Mr. Nix formerly taught here at Heritage High School and was hired by Mr. Bradford, who still keeps in touch with him. In his time at Heritage, Mr. Nix taught Public Safety, and before that he was a police officer in Dalton and the school resource officer (SRO) at LFO. Our own SRO, Officer Marcus, was an SRO at Ringgold while Mr. Nix was at LFO, and even then, Marcus said, he was “very positive, intelligent, dedicated, [and a] good SRO, good deputy.” Mr. Nix exhibited these same qualities in his time at HHS. “While he was here,” Mr. Bradford said, “he was exceptional: a great teacher that did an incredible job.” Indeed, Mr. Bradford was first led to hire Mr. Nix because he was “energetic.” Not only that, but he was and is, according to Mr. Bradford, “very honest, very hard-working, and very sharp—an exceptional educator.” ”Knowing him while he was a resource officer at LFO,” Mr. Bradford noted, “he was just on the ball. You could tell back then he would be very successful.” Coach Beagles agreed, noting that “he had one of the most sought-after programs here” and that he “was very positive, very energetic.”
Mr. Nix made his Public Safety class “an experience,” Coach Beagles said, and “the kids really gravitated towards it, and [he] really jump-started that program.” Mr. Kevin Trobaugh, a current Social Studies teacher at HHS and a teacher at the time Mr. Nix worked here, said something similar, remarking that when he arrived at Heritage, “he really jumped into being a teacher.” “He wasn’t just here to fill the position; he wasn’t just here to get by,” Mr. Trobaugh said. “He wanted to be a good teacher so he did the things to be a good teacher. He learned a lot, his classes were interesting and engaging, and . . . the kids always enjoyed his classes; the kids were always talking about his classes. He was a good teacher, especially for a new teacher.” Coach Beagles attributed Mr. Nix’s success to the fact that he, like our current Public Safety teacher, Officer Crane, “was also a former police officer . . . [and] had actual field knowledge of what he was teaching, instead of just being out of a textbook.”
After teaching at Heritage for six years, Mr. Nix left in 2014 to take on the role of assistant principal at West Side Elementary. The following year, he returned to LFO—this time as an assistant principal. Mr. Nix became the principal of LFO in 2017 and has served in that position in the years since.

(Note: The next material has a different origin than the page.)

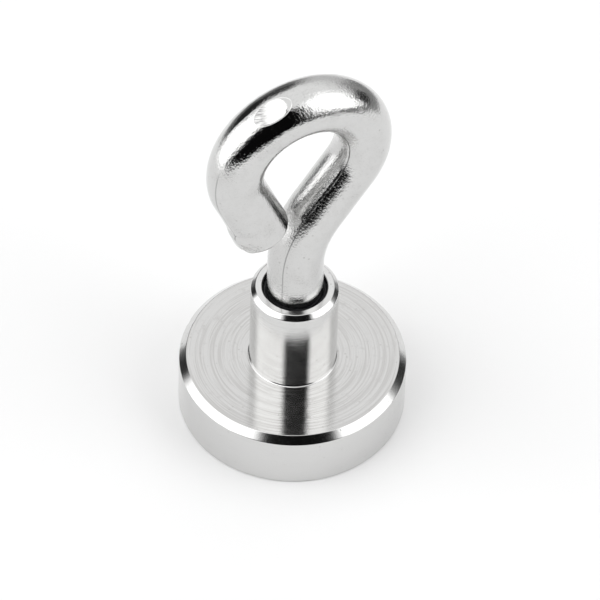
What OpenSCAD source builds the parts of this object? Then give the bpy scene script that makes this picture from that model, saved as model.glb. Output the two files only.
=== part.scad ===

Throughout all this upward movement across the county, Mr. Nix continued to maintain ties to Heritage. His two daughters, Hailey and Tabitha, came up through the Heritage schools and eventually graduated from HHS. Furthermore, Mr. Nix’s wife and his daughter Hailey currently teach at Heritage Middle School. Over the past five years, Mr. Bradford said, Mr. Nix has only “continued to grow and just get better and better.” In our conversation with Mr. Bradford, the word “energy” came up again and again: “When he became principal at LFO, he really energized that school. He got a lot of people on board and started moving them in one direction.” Mr. Bradford knows that Mr. Nix is going to bring a similar energy to our county office and will make a huge impact. Coach Beagles concurred, saying that he was “very tickled for him, very happy for him.”Mr. Nix “just has that ‘it’ factor,” Beagles said, and “he has the ability to inspire people and to lead people,” in addition to being “an outstanding communicator.” Mr. Trobaugh weighed in with a teacher’s perspective: “I think he’ll do the same thing with that job that he’s done with all the other ones: he’ll come in full force and really get into it and really work hard at it and do a good job.” One quality that sets Mr. Nix apart, says Trobaugh, is that he’s “got a nice cross-section of everything. It’s not like he’s worked at all Lakeview schools or all Heritage schools, all Ringgold schools. I think that experience will help him be a superintendent for the whole county, and that experience will help him with caring for all students and doing the best for all students.”
When the news broke on November 3rd, Mr. Bradford was quick to congratulate his fellow principal and former Heritage teacher. “I’ve told him that I’m proud of him and that I trust him to do a great job,” he said. “If he ever needs me, he can talk to me.” In talking to this reporter, Mr. Bradford shared one of his favorite memories of working with Mr. Nix. “When Chance got his first assistant principal job, he gave me a lightsaber as a way of saying thanks for helping him,” Mr. Bradford said, “and I’ve kept it in my office ever since.” One wonders if a similar congratulatory gift will be making its way to Mr. Nix.